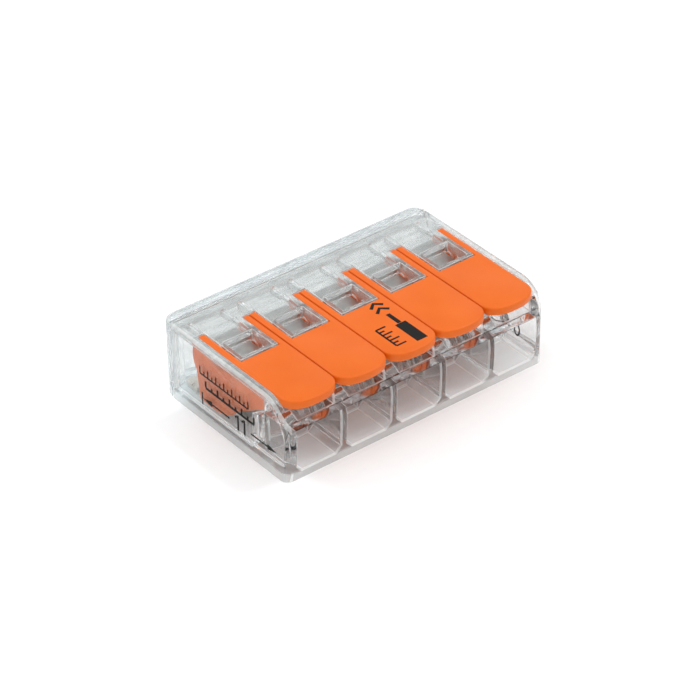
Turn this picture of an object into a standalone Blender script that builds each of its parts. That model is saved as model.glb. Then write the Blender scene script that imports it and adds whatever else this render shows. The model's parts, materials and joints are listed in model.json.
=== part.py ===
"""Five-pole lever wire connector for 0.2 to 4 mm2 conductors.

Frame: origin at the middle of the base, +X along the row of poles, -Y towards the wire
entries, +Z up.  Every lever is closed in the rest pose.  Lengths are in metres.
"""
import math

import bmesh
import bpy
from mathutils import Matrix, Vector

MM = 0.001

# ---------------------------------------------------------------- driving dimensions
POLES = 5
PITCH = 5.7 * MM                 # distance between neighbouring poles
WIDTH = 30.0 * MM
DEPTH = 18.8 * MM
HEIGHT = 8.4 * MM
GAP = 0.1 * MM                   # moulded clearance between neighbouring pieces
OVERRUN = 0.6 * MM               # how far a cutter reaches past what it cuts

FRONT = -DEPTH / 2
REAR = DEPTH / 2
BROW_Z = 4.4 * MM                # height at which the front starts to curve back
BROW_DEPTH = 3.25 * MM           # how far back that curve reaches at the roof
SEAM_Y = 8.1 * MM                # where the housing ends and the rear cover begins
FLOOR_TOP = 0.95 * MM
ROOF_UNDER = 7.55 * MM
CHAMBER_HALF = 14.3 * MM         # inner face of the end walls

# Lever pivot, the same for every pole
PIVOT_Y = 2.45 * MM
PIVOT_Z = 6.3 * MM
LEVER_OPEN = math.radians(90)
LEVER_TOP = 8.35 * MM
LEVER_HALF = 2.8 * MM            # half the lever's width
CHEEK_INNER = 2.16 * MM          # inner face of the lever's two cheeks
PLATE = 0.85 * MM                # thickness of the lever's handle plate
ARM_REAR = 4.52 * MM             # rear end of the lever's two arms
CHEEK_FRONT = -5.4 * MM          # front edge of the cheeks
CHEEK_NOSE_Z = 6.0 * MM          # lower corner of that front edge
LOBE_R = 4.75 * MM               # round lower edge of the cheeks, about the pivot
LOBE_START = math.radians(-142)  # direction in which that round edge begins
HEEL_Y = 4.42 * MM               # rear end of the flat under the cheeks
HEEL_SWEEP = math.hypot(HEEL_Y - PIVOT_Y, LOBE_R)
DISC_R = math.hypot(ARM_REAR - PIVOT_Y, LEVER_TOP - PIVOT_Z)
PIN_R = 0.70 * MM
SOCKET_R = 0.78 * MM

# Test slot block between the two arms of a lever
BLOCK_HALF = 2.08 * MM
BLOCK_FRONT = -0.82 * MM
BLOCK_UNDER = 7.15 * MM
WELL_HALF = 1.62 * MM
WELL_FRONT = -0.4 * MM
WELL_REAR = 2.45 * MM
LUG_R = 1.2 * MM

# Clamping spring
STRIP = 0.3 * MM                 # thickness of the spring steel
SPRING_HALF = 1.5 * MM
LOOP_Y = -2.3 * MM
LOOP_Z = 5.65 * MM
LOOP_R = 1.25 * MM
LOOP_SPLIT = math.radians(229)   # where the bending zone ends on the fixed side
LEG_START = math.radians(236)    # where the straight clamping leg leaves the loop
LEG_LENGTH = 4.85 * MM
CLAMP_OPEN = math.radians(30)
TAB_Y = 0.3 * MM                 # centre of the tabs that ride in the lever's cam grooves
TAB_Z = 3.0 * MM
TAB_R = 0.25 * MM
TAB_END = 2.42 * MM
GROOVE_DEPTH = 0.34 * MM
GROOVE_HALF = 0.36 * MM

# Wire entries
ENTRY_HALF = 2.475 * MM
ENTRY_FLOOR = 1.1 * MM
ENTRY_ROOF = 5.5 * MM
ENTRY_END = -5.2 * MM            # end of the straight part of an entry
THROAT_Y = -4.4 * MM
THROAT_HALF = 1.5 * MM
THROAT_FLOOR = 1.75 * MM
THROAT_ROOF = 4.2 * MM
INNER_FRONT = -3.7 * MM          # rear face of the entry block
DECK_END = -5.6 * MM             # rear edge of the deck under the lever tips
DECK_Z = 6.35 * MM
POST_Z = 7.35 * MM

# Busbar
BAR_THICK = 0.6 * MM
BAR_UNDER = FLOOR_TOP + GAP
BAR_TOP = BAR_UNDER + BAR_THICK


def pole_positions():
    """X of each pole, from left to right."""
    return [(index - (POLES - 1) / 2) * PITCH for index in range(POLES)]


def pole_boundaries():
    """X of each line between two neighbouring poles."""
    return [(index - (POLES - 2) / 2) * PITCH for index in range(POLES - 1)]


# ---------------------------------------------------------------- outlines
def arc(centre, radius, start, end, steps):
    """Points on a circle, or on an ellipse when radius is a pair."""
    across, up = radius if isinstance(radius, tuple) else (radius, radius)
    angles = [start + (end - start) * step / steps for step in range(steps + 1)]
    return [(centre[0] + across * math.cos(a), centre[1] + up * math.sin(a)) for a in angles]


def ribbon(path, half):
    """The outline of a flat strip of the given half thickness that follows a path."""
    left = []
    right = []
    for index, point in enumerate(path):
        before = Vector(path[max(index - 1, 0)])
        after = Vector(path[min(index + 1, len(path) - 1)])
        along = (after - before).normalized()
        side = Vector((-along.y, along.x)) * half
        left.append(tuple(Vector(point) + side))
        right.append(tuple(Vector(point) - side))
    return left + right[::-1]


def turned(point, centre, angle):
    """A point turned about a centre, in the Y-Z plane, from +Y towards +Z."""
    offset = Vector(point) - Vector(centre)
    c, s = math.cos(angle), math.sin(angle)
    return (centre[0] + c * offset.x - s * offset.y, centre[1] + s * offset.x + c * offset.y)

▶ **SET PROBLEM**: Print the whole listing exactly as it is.

▶ **OUTPUT**:
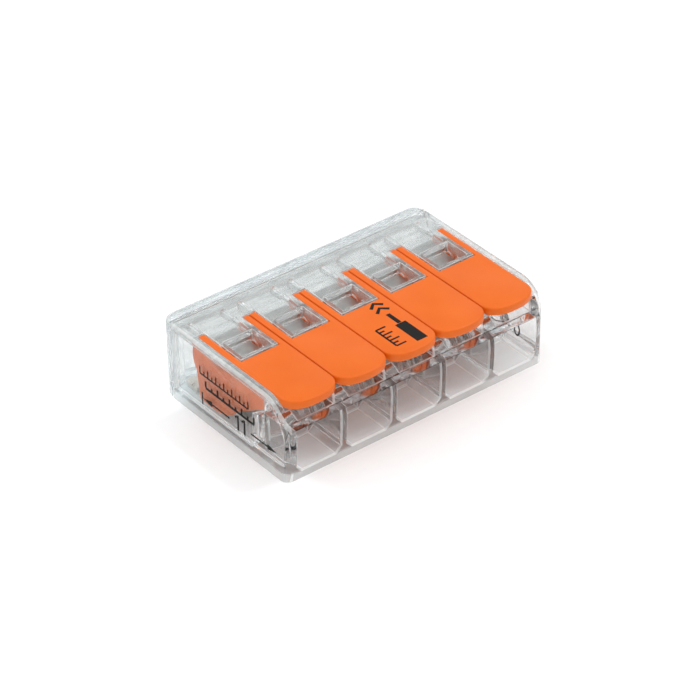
Turn this picture of an object into a standalone Blender script that builds each of its parts. That model is saved as model.glb. Then write the Blender scene script that imports it and adds whatever else this render shows. The model's parts, materials and joints are listed in model.json.
=== part.py ===
"""Five-pole lever wire connector for 0.2 to 4 mm2 conductors.

Frame: origin at the middle of the base, +X along the row of poles, -Y towards the wire
entries, +Z up.  Every lever is closed in the rest pose.  Lengths are in metres.
"""
import math

import bmesh
import bpy
from mathutils import Matrix, Vector

MM = 0.001

# ---------------------------------------------------------------- driving dimensions
POLES = 5
PITCH = 5.7 * MM                 # distance between neighbouring poles
WIDTH = 30.0 * MM
DEPTH = 18.8 * MM
HEIGHT = 8.4 * MM
GAP = 0.1 * MM                   # moulded clearance between neighbouring pieces
OVERRUN = 0.6 * MM               # how far a cutter reaches past what it cuts

FRONT = -DEPTH / 2
REAR = DEPTH / 2
BROW_Z = 4.4 * MM                # height at which the front starts to curve back
BROW_DEPTH = 3.25 * MM           # how far back that curve reaches at the roof
SEAM_Y = 8.1 * MM                # where the housing ends and the rear cover begins
FLOOR_TOP = 0.95 * MM
ROOF_UNDER = 7.55 * MM
CHAMBER_HALF = 14.3 * MM         # inner face of the end walls

# Lever pivot, the same for every pole
PIVOT_Y = 2.45 * MM
PIVOT_Z = 6.3 * MM
LEVER_OPEN = math.radians(90)
LEVER_TOP = 8.35 * MM
LEVER_HALF = 2.8 * MM            # half the lever's width
CHEEK_INNER = 2.16 * MM          # inner face of the lever's two cheeks
PLATE = 0.85 * MM                # thickness of the lever's handle plate
ARM_REAR = 4.52 * MM             # rear end of the lever's two arms
CHEEK_FRONT = -5.4 * MM          # front edge of the cheeks
CHEEK_NOSE_Z = 6.0 * MM          # lower corner of that front edge
LOBE_R = 4.75 * MM               # round lower edge of the cheeks, about the pivot
LOBE_START = math.radians(-142)  # direction in which that round edge begins
HEEL_Y = 4.42 * MM               # rear end of the flat under the cheeks
HEEL_SWEEP = math.hypot(HEEL_Y - PIVOT_Y, LOBE_R)
DISC_R = math.hypot(ARM_REAR - PIVOT_Y, LEVER_TOP - PIVOT_Z)
PIN_R = 0.70 * MM
SOCKET_R = 0.78 * MM

# Test slot block between the two arms of a lever
BLOCK_HALF = 2.08 * MM
BLOCK_FRONT = -0.82 * MM
BLOCK_UNDER = 7.15 * MM
WELL_HALF = 1.62 * MM
WELL_FRONT = -0.4 * MM
WELL_REAR = 2.45 * MM
LUG_R = 1.2 * MM

# Clamping spring
STRIP = 0.3 * MM                 # thickness of the spring steel
SPRING_HALF = 1.5 * MM
LOOP_Y = -2.3 * MM
LOOP_Z = 5.65 * MM
LOOP_R = 1.25 * MM
LOOP_SPLIT = math.radians(229)   # where the bending zone ends on the fixed side
LEG_START = math.radians(236)    # where the straight clamping leg leaves the loop
LEG_LENGTH = 4.85 * MM
CLAMP_OPEN = math.radians(30)
TAB_Y = 0.3 * MM                 # centre of the tabs that ride in the lever's cam grooves
TAB_Z = 3.0 * MM
TAB_R = 0.25 * MM
TAB_END = 2.42 * MM
GROOVE_DEPTH = 0.34 * MM
GROOVE_HALF = 0.36 * MM

# Wire entries
ENTRY_HALF = 2.475 * MM
ENTRY_FLOOR = 1.1 * MM
ENTRY_ROOF = 5.5 * MM
ENTRY_END = -5.2 * MM            # end of the straight part of an entry
THROAT_Y = -4.4 * MM
THROAT_HALF = 1.5 * MM
THROAT_FLOOR = 1.75 * MM
THROAT_ROOF = 4.2 * MM
INNER_FRONT = -3.7 * MM          # rear face of the entry block
DECK_END = -5.6 * MM             # rear edge of the deck under the lever tips
DECK_Z = 6.35 * MM
POST_Z = 7.35 * MM

# Busbar
BAR_THICK = 0.6 * MM
BAR_UNDER = FLOOR_TOP + GAP
BAR_TOP = BAR_UNDER + BAR_THICK


def pole_positions():
    """X of each pole, from left to right."""
    return [(index - (POLES - 1) / 2) * PITCH for index in range(POLES)]


def pole_boundaries():
    """X of each line between two neighbouring poles."""
    return [(index - (POLES - 2) / 2) * PITCH for index in range(POLES - 1)]


# ---------------------------------------------------------------- outlines
def arc(centre, radius, start, end, steps):
    """Points on a circle, or on an ellipse when radius is a pair."""
    across, up = radius if isinstance(radius, tuple) else (radius, radius)
    angles = [start + (end - start) * step / steps for step in range(steps + 1)]
    return [(centre[0] + across * math.cos(a), centre[1] + up * math.sin(a)) for a in angles]


def ribbon(path, half):
    """The outline of a flat strip of the given half thickness that follows a path."""
    left = []
    right = []
    for index, point in enumerate(path):
        before = Vector(path[max(index - 1, 0)])
        after = Vector(path[min(index + 1, len(path) - 1)])
        along = (after - before).normalized()
        side = Vector((-along.y, along.x)) * half
        left.append(tuple(Vector(point) + side))
        right.append(tuple(Vector(point) - side))
    return left + right[::-1]


def turned(point, centre, angle):
    """A point turned about a centre, in the Y-Z plane, from +Y towards +Z."""
    offset = Vector(point) - Vector(centre)
    c, s = math.cos(angle), math.sin(angle)
    return (centre[0] + c * offset.x - s * offset.y, centre[1] + s * offset.x + c * offset.y)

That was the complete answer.